### TASK DETAILS:
Print all the data, keeping every line exactly as it is.
** start RAW DATA **
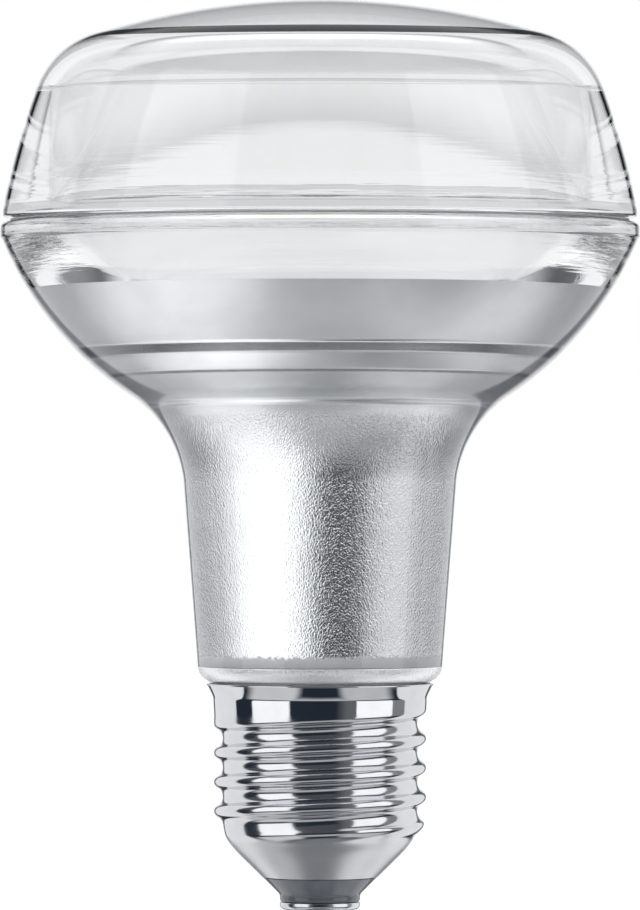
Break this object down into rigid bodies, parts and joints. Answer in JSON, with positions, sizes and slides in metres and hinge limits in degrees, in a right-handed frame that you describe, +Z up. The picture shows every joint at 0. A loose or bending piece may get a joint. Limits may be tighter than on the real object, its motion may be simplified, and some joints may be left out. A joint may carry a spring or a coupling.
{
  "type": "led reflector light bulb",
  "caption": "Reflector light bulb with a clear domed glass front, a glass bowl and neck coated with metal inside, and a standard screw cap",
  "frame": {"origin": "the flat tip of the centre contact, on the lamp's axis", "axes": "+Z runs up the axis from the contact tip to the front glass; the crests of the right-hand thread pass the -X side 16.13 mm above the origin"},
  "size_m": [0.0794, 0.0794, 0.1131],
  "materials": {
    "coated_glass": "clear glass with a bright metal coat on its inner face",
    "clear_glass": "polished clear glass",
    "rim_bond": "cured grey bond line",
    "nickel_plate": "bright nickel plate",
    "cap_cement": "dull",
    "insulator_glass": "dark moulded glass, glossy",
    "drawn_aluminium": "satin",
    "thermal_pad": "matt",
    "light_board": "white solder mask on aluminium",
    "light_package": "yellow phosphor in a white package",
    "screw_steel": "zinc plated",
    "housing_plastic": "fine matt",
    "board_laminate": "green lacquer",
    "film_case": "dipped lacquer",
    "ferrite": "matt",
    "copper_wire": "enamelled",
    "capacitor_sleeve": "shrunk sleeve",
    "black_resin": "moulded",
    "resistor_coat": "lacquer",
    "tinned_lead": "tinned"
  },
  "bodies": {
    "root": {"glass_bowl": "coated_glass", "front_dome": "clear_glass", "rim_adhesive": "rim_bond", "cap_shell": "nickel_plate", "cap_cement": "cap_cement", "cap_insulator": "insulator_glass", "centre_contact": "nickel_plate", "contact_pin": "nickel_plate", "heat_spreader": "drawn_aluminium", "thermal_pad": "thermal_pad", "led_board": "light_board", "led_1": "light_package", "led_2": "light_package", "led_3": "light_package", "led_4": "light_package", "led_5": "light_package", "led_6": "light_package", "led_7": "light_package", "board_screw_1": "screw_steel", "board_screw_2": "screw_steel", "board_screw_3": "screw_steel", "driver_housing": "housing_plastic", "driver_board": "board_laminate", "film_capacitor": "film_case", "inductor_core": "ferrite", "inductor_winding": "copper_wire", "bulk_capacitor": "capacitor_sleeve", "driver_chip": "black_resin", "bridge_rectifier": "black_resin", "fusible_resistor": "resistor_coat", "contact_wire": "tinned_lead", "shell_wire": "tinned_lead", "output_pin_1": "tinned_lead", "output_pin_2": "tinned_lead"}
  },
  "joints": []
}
** end RAW DATA **
### TASK RESPONSE:
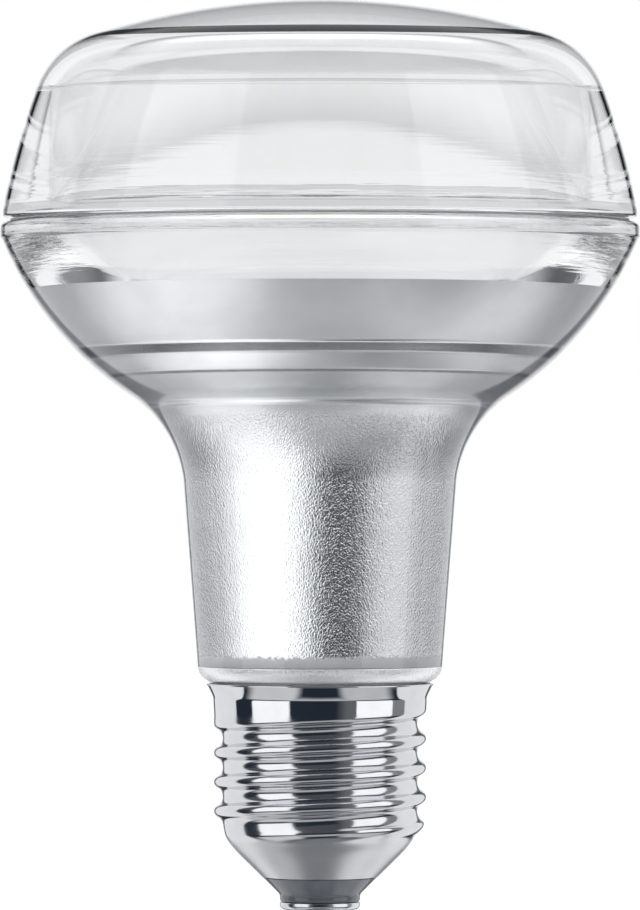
Break this object down into rigid bodies, parts and joints. Answer in JSON, with positions, sizes and slides in metres and hinge limits in degrees, in a right-handed frame that you describe, +Z up. The picture shows every joint at 0. A loose or bending piece may get a joint. Limits may be tighter than on the real object, its motion may be simplified, and some joints may be left out. A joint may carry a spring or a coupling.
{
  "type": "led reflector light bulb",
  "caption": "Reflector light bulb with a clear domed glass front, a glass bowl and neck coated with metal inside, and a standard screw cap",
  "frame": {"origin": "the flat tip of the centre contact, on the lamp's axis", "axes": "+Z runs up the axis from the contact tip to the front glass; the crests of the right-hand thread pass the -X side 16.13 mm above the origin"},
  "size_m": [0.0794, 0.0794, 0.1131],
  "materials": {
    "coated_glass": "clear glass with a bright metal coat on its inner face",
    "clear_glass": "polished clear glass",
    "rim_bond": "cured grey bond line",
    "nickel_plate": "bright nickel plate",
    "cap_cement": "dull",
    "insulator_glass": "dark moulded glass, glossy",
    "drawn_aluminium": "satin",
    "thermal_pad": "matt",
    "light_board": "white solder mask on aluminium",
    "light_package": "yellow phosphor in a white package",
    "screw_steel": "zinc plated",
    "housing_plastic": "fine matt",
    "board_laminate": "green lacquer",
    "film_case": "dipped lacquer",
    "ferrite": "matt",
    "copper_wire": "enamelled",
    "capacitor_sleeve": "shrunk sleeve",
    "black_resin": "moulded",
    "resistor_coat": "lacquer",
    "tinned_lead": "tinned"
  },
  "bodies": {
    "root": {"glass_bowl": "coated_glass", "front_dome": "clear_glass", "rim_adhesive": "rim_bond", "cap_shell": "nickel_plate", "cap_cement": "cap_cement", "cap_insulator": "insulator_glass", "centre_contact": "nickel_plate", "contact_pin": "nickel_plate", "heat_spreader": "drawn_aluminium", "thermal_pad": "thermal_pad", "led_board": "light_board", "led_1": "light_package", "led_2": "light_package", "led_3": "light_package", "led_4": "light_package", "led_5": "light_package", "led_6": "light_package", "led_7": "light_package", "board_screw_1": "screw_steel", "board_screw_2": "screw_steel", "board_screw_3": "screw_steel", "driver_housing": "housing_plastic", "driver_board": "board_laminate", "film_capacitor": "film_case", "inductor_core": "ferrite", "inductor_winding": "copper_wire", "bulk_capacitor": "capacitor_sleeve", "driver_chip": "black_resin", "bridge_rectifier": "black_resin", "fusible_resistor": "resistor_coat", "contact_wire": "tinned_lead", "shell_wire": "tinned_lead", "output_pin_1": "tinned_lead", "output_pin_2": "tinned_lead"}
  },
  "joints": []
}